L5 — Oracle goldens. A sandboxed dev workflow runs harpy3 over every fixture and dumps per-header statistics to JSON (tests/babel/har/golden/). CI re-reads those JSONs (without installing harpy3) and asserts the writer output matches.
L7 — Integration. End-to-end tests cover (a) loading writer output with GTAPBenchmarkValues, (b) an alter-tax rTMS × 1.10 round trip, (c) a pandas-DataFrame export, and (d) reading the writer output back with harpy3 when it happens to be installed locally.
L4 — Byte-exact (documented xfails). Comparing SHA-256 of the writer output to the GEMPACK source. See the next section.

Byte-exact vs semantic equality¶

write_har(read_har(p)) does not match p byte-for-byte for the six GTAP reference fixtures. The divergence is structural, not semantic: two pieces of GEMPACK metadata are discarded on read and cannot be reconstructed.
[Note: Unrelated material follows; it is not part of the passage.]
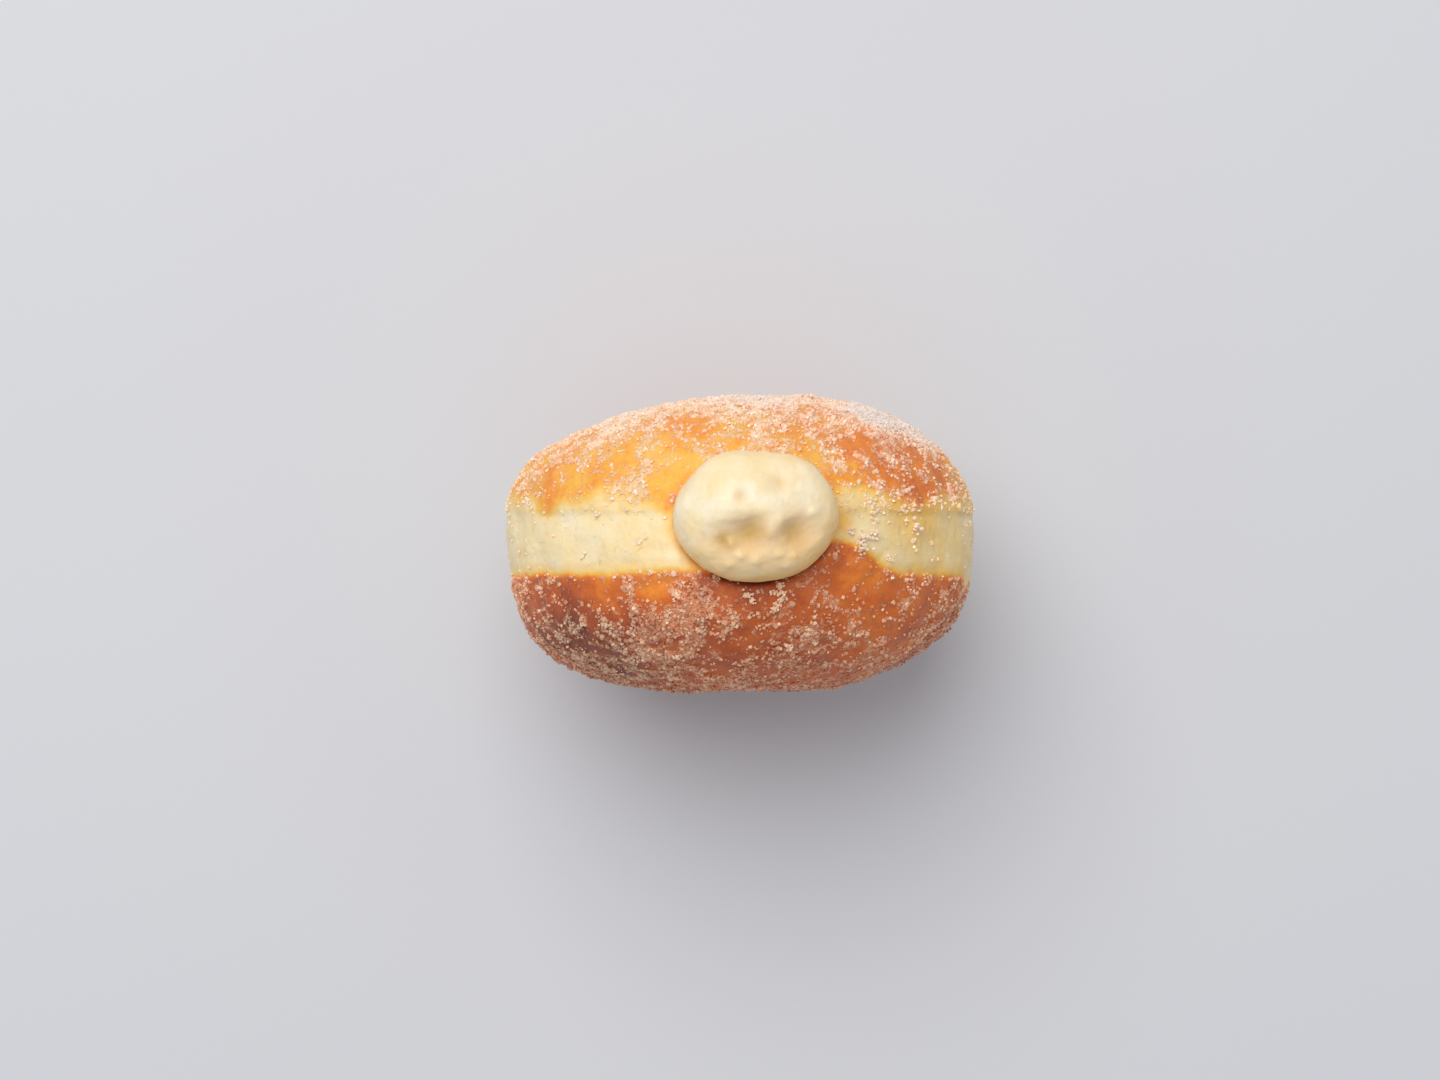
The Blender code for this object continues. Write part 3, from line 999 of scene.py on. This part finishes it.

1CFULL per-header element width. GEMPACK pads set elements to a per-header width (12 chars for short codes, 44+ for version strings). read_har strips trailing spaces, so the original width is gone by the time the writer sees the data.
Sparse vs dense storage. GEMPACK picks RESPSE vs REFULL via internal heuristics; read_har densifies on load, so the sparse-vs-dense signal isn’t available.
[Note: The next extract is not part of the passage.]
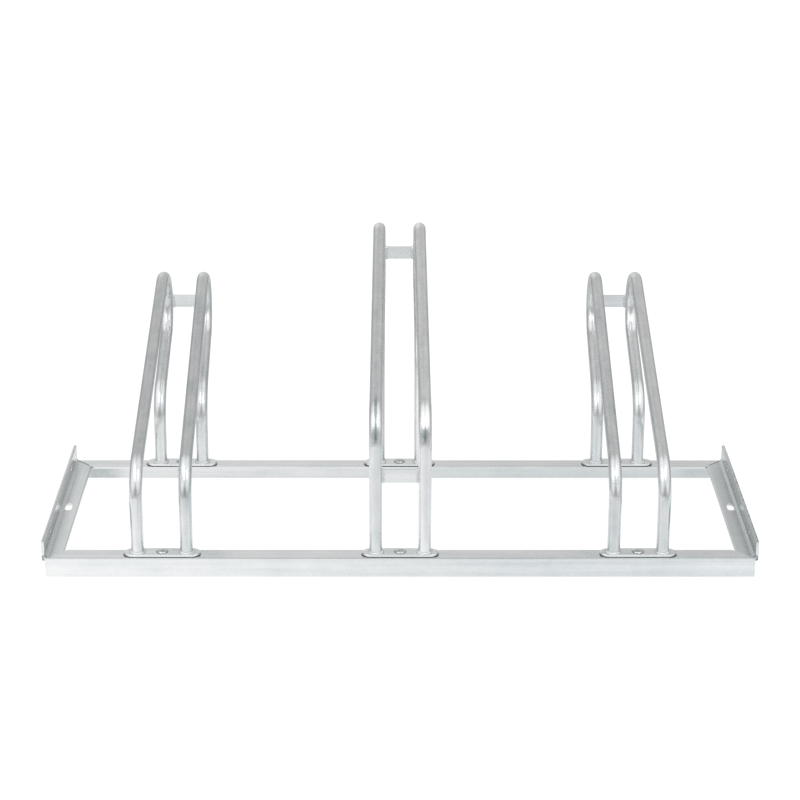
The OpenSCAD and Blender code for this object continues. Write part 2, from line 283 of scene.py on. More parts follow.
def turned_shell(grid):
    """Points and outward faces of a grid whose columns run round an axis. The first and the
    last row shrink to nothing on the axis, so each is closed by a fan about its own middle."""
    rows, columns = grid.shape[:2]
    poles = np.stack([grid[0].mean(0), grid[-1].mean(0)])
    points = np.concatenate([grid.reshape(-1, 3), poles])
    quads = grid_faces(rows, columns, False, True)
    around = np.arange(columns)
    after = (around + 1) % columns
    last = (rows - 1) * columns
    bottom = np.stack([np.full(columns, rows * columns), after, around], axis=-1)
    top = np.stack([np.full(columns, rows * columns + 1), last + around, last + after], axis=-1)
    triangles = np.concatenate([bottom, top])
    fans = np.concatenate([triangles, triangles[:, 2:]], axis=1)
    if enclosed_volume(points, np.concatenate([quads, fans])) < 0:
        quads, triangles = quads[:, ::-1], triangles[:, ::-1]
    return points, quads.tolist() + triangles.tolist()


def joined(shells):
    """Points and faces of several shells as one set."""
    points, faces, start = [], [], 0
    for shell_points, shell_faces in shells:
        points.append(shell_points)
        faces.extend([corner + start for corner in face] for face in shell_faces)
        start += len(shell_points)
    return np.concatenate(points), faces


def add_piece(name, shell, slot, material, crease=CREASE, **attributes):
    """Makes a named object of a shell's points and faces, smooth where its faces meet at less than
    the crease, with vector attributes on its points. It rides on the rack's one body."""
    points, faces = shell
    mesh = bpy.data.meshes.new(name)
    mesh.from_pydata(points.tolist(), [], faces)
    mesh.polygons.foreach_set("use_smooth", np.ones(len(mesh.polygons), bool))
    mesh.set_sharp_from_angle(angle=crease)
    for label, values in attributes.items():
        layer = mesh.attributes.new(label, "FLOAT_VECTOR", "POINT")
        layer.data.foreach_set("vector", np.asarray(values, np.float32).ravel())
    mesh.update()
    piece = bpy.data.objects.new(name, mesh)
    bpy.context.scene.collection.objects.link(piece)
    mesh.materials.append(material)
    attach(piece, "root")
    return piece


def once_round(count):
    """Angles at an even pace round a circle."""
    return np.linspace(0, 2 * math.pi, count, endpoint=False)


def waver(around, seed, waves=5):
    """A smooth closed wobble between about -1 and 1: a sum of sine waves of whole counts round
    the circle, each with its own seeded phase and falling strength."""
    random = np.random.default_rng(seed)
    counts = np.arange(1, waves + 1)
    phases = random.uniform(0, 2 * math.pi, waves)
    strengths = random.uniform(0.5, 1, waves) / np.sqrt(counts)
    total = np.sin(np.asarray(around)[..., None] * counts + phases) @ strengths
    # The waves seldom peak together, so their sum is stretched
    return total / strengths.sum() * 1.6


def smooth_step(values, low=0, high=1):
    """0 below low, 1 above high, and 3 v^2 - 2 v^3 between, with v the share of the way."""
    v = np.clip((values - low) / (high - low), 0, 1)
    return v * v * (3 - 2 * v)


def squared_circle(heading, power):
    """Radius at a heading of the rounded square |x|^p + |y|^p = 1."""
    return (np.abs(np.cos(heading)) ** power + np.abs(np.sin(heading)) ** power) ** (-1 / power)


def outline_of_slot(half_run, radius, count):
    """A slot-shaped outline and its outward normals, as two arrays of count points: two straight
    runs of twice half_run, joined by half circles, walked at an even pace."""
    half_circle = math.pi * radius
    total = 4 * half_run + 2 * half_circle
    walked = (np.arange(count) + 0.5) / count * total
    turn = np.where(walked < total / 2, walked, walked - total / 2)
    angle = np.clip((turn - half_run) / radius, 0, math.pi)
    back = 2 * half_run + half_circle - turn
    run = np.minimum(np.minimum(turn, half_run), back)
    normal = np.stack([np.sin(angle), -np.cos(angle)], axis=-1)
    points = np.stack([run, np.zeros(count)], axis=-1) + radius * normal
    side = np.where(walked < total / 2, 1.0, -1.0)[:, None]
    return points * side, normal * side


# Places that come from the packed solids


def box(node):
    """Lowest and highest corner of a packed node, as two arrays."""
    low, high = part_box(node)
    return np.array(low), np.array(high)


def middle(node):
    """Middle of a packed node's box."""
    low, high = box(node)
    return (low + high) / 2


def foot_place(holder, end):
    """Middle of a foot plate's underside, its length and its width."""
    low, high = box(f"{holder}_holder_{end}_foot")
    centre = (low + high) / 2
    return np.array([centre[0], centre[1], low[2]]), high[0] - low[0], high[1] - low[1]


def plate_thickness():
    """Thickness of a foot plate: the bolts' domed heads lie on it, at the top of the plate."""
    sizes = bpy.context.scene.rack_bolts
    rail_top = box("front_rail")[1][2]
    return box("mushroom_bolts")[1][2] - sizes.head_height - rail_top


# The run of a hoop


def straight_run(start, end, step):
    """Points at an even pace from start to end, and their heading over the level."""
    count = max(2, int(np.ceil(np.linalg.norm(end - start) / step)) + 1)
    t = np.linspace(0, 1, count)[:, None]
    heading = math.atan2(end[1] - start[1], end[0] - start[0])
    return start + (end - start) * t, np.full(count, heading)


def bent_run(centre, radius, first, last, step):
    """Points on an arc from one angle to another, and their heading, square to the radius."""
    count = max(3, int(np.ceil(abs(last - first) * radius / step)) + 1)
    angle = np.linspace(first, last, count)
    points = centre + radius * np.stack([np.cos(angle), np.sin(angle)], axis=-1)
    return points, angle + math.copysign(math.pi / 2, last - first)


def on_circle(centre, radius, angle):
    """Point on a circle at an angle over the level."""
    return centre + radius * np.array([math.cos(angle), math.sin(angle)])


def leg_bend_centre(leg, angle, point, radius):
    """Centre of the bend over a leg, so that it ends tangent to a straight tube that rises at
    the angle and runs through the point."""
    run = point[0] - leg - radius * (1 - math.sin(angle))
    return np.array([leg + radius, point[1] - run * math.tan(angle) - radius * math.cos(angle)])


def hoop_shape(holder, side):
    """Where a hoop stands and the circles that it is bent round, in its own upright plane. The
    plane starts at the middle of the front leg and leans towards the other hoop at the back."""
    sizes = bpy.context.scene.rack_hoops
    sign = SIDES[side]
    front, _, _ = foot_place(holder, "front")
    rear, _, _ = foot_place(holder, "rear")
    front_face = box("front_rail")[0][1]
    leg_distance = rear[1] - front[1]
    lean = math.atan((sizes.front_spacing - sizes.rear_spacing) / 2 / leg_distance)
    radius = sizes.tube_diameter / 2
    top = box(f"{holder}_holder_{side}_hoop")[1][2]
    nose = np.array([(front_face + sizes.reach - radius - front[1]) / math.cos(lean)
                     - sizes.nose_radius, top - radius - sizes.nose_radius])
    return {
        "origin": np.array([front[0] + sign * sizes.front_spacing / 2, front[1]]),
        "along": np.array([-sign * math.sin(lean), math.cos(lean)]),
        "across": np.array([math.cos(lean), sign * math.sin(lean)]),
        "leg_span": leg_distance / math.cos(lean),
        "foot_top": front[2] + plate_thickness(),
        "nose": nose,
    }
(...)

These divergences are documented as xfails in tests/babel/har/test_byte_exact.py with sibling .diff sidecars listing the exact offsets. They have no functional impact — any conforming HAR reader (ours, harpy3, RunGTAP, ViewHAR) decodes the writer output identically to the original.

Clean-room provenance¶

Both the reader and the writer are clean-room reimplementations. They were developed by inspecting the on-disk byte layout of HAR files produced by GEMPACK / RunGTAP and by reading public format documentation. No code was viewed, copied, translated, or otherwise derived from harpy3 / harpy (GPLv3) or from GEMPACK source.

harpy3 is used only as a black-box oracle in a sandboxed dev harness (scripts/har/oracle_check.py). It is never imported by any equilibria source and never runs in CI.

See the top-level NOTICE file for the full clean-room statement.